Слово „обезьянничать“ отвлекло внимание Вернона. Обезьянничают мартышки. Люди что, крестят своих детей в зоопарке?»
Так же как Агата, Вернон грезил наяву; вот и эта фантазия расцвела в бескрайнем саду Эшфилда:
«Мистер Грин был подобен Богу, потому что его нельзя было увидеть, но для Вернона он был абсолютно реален… Самым замечательным в мистере Грине было то, что он играл — обожал играть. Какую бы игру ни придумал Вернон, это была игра, в которую любил играть мистер Грин. Было в нем и еще кое-что. Например, он имел сто детей. И еще троих… Они носили самые прекрасные имена, какие знал Вернон: Пудель, Белка и Дерево.

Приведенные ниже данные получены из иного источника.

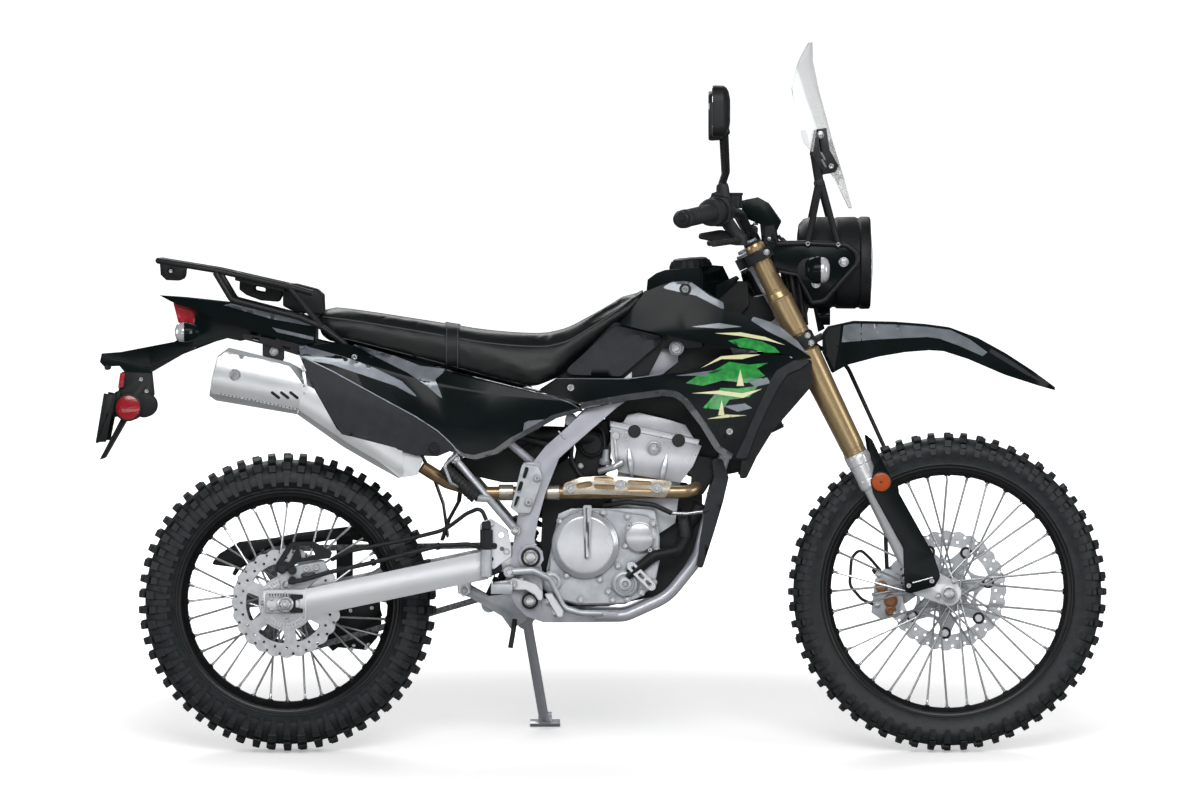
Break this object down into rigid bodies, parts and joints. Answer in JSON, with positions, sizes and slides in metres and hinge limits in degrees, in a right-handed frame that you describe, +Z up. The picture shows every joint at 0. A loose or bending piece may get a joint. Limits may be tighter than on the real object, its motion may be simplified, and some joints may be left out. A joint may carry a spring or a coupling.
{
  "type": "dual sport motorcycle",
  "caption": "Dual sport motorcycle leaning on its side stand, with knobby tyres, rear luggage rack and clear windscreen; steering, wheels and stand move.",
  "frame": {"origin": "on the ground, at the middle of the leaning motorcycle's bounding box", "axes": "+X forward, +Y to the rider's left, the side the machine leans to, +Z up"},
  "size_m": [2.2025, 0.9108, 1.5356],
  "materials": {
    "black_rim": "anodised black",
    "black_steel": "satin black paint",
    "bronze_steel": "heat tinted",
    "cast_alloy": "blasted",
    "chain_steel": "oiled",
    "clamp_alloy": "black anodised",
    "clear_lens": "gloss",
    "clear_screen": "clear",
    "cover_alloy": "brushed",
    "disc_steel": "ground",
    "frame_paint": "satin silver paint",
    "gloss_black": "gloss",
    "gold_alloy": "gold anodised",
    "lamp_red": "gloss",
    "matte_black": "matte",
    "mirror_shell": "matte",
    "polished_alloy": "polished",
    "satin_steel": "satin",
    "seat_vinyl": "grained vinyl",
    "soft_rubber": "matte",
    "spoke_steel": "bright",
    "tyre_rubber": "matte"
  },
  "bodies": {
    "chassis": {"airbox": "matte_black", "chain_guards": "matte_black", "cylinder_head": "cast_alloy", "drive_chain": "chain_steel", "engine_cases": "cast_alloy", "engine_covers": "cover_alloy", "exhaust_header": "bronze_steel", "foot_controls": "cast_alloy", "footpegs": "cast_alloy", "fuel_cap": "matte_black", "fuel_tank": "matte_black", "lower_shrouds": "gloss_black", "luggage_rack": "black_steel", "main_frame": "frame_paint", "muffler": "satin_steel", "plate_holder": "matte_black", "radiators": "matte_black", "rear_caliper": "cast_alloy", "rear_fender": "matte_black", "rear_hose": "soft_rubber", "rear_shock": "black_steel", "rear_signals": "clear_lens", "seat": "seat_vinyl", "shock_linkage": "cast_alloy", "side_covers": "gloss_black", "subframe": "black_steel", "swingarm": "polished_alloy", "tail_cover": "gloss_black", "tail_light": "lamp_red", "upper_shrouds": "gloss_black"},
    "front_wheel": {"front_tyre": "tyre_rubber", "front_rim": "black_rim", "front_spokes": "spoke_steel", "front_hub": "cast_alloy", "front_disc": "disc_steel"},
    "rear_wheel": {"rear_tyre": "tyre_rubber", "rear_rim": "black_rim", "rear_spokes": "spoke_steel", "rear_hub": "cast_alloy", "rear_disc": "disc_steel", "rear_sprocket": "chain_steel"},
    "side_stand": {"side_stand": "frame_paint"},
    "steering": {"triple_clamps": "clamp_alloy", "fork_tubes": "gold_alloy", "fork_sliders": "polished_alloy", "fork_guards": "matte_black", "handlebar": "black_steel", "hand_controls": "soft_rubber", "mirrors": "mirror_shell", "instrument_panel": "gloss_black", "headlight": "gloss_black", "headlight_bracket": "black_steel", "front_signals": "clear_lens", "windscreen": "clear_screen", "screen_stay": "black_steel", "front_fender": "gloss_black", "front_caliper": "cast_alloy", "front_hose": "soft_rubber"}
  },
  "joints": [
    {"name": "steering_turn", "type": "hinge", "parent": "chassis", "child": "steering", "pos_m": [0.36751, -0.07189, 0.96405], "axis": [-0.4415, 0.1558, 0.8836], "range_deg": [-45, 45]},
    {"name": "front_wheel_spin", "type": "hinge", "parent": "steering", "child": "front_wheel", "pos_m": [0.75275, -0.1812, 0.3441], "axis": [0, 0.9848, -0.1736], "continuous": true},
    {"name": "rear_wheel_spin", "type": "hinge", "parent": "chassis", "child": "rear_wheel", "pos_m": [-0.68725, -0.18511, 0.32194], "axis": [0, 0.9848, -0.1736], "continuous": true},
    {"name": "side_stand_fold", "type": "hinge", "parent": "chassis", "child": "side_stand", "pos_m": [-0.16725, -0.0514, 0.25673], "axis": [0.2168, 0.9339, 0.2844], "range_deg": [0, 105.39]}
  ]
}
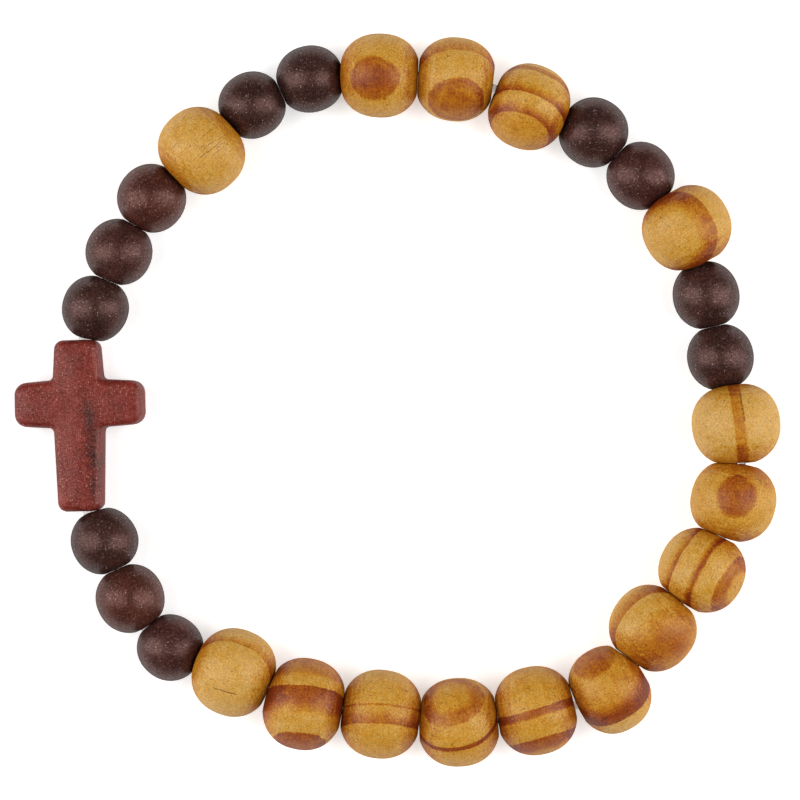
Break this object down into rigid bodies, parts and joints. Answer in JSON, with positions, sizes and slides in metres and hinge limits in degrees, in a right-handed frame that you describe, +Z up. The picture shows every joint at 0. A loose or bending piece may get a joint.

Возможно, Вернон был одиноким маленьким мальчиком, но он об этом не знал, потому что для игр у него были мистер Грин, Пудель, Белка и Дерево».
Агата никогда не чувствовала себя одинокой. Такая мысль даже не могла прийти ей в голову. Она ценила уединенность, которая давала ей простор для иных жизней. Оберегала она также и свои тайны; услышав, как ее няня рассказывает горничной об одной из игр, в которые сама с собой играет девочка («Она представляет, будто она котенок и играет с другими котятами»), Агата расстроилась «до глубины души». Она тайно творила доброе волшебство в своем доме. Тайна — надежный страж волшебства, и с детской фотографии Агаты на нас смотрит лицо, скрывающее множество тайн: упрямая маленькая девочка-фея сидит на плетеном стуле в своем зачарованном саду.
«Я знала в нем каждое дерево и каждому приписывала особую роль…»[6]
И всю свою жизнь она видела Эшфилд теми, детскими глазами. В ее детективном романе «Лощина» описан дом, Эйнсквик, который для персонажей книги являет собой воплощение утраченного счастья и который окружен садом, полным деревьев из Эшфилда.
«Была у нас магнолия, которая почти полностью закрывала одно из окон и в дневное время наполняла комнату золотисто-зеленым светом. Выглянув в другое окно, можно было увидеть лужайку, посреди которой, словно часовой, стояла высокая веллингтония. А справа — большой лесной темно-пунцовый бук.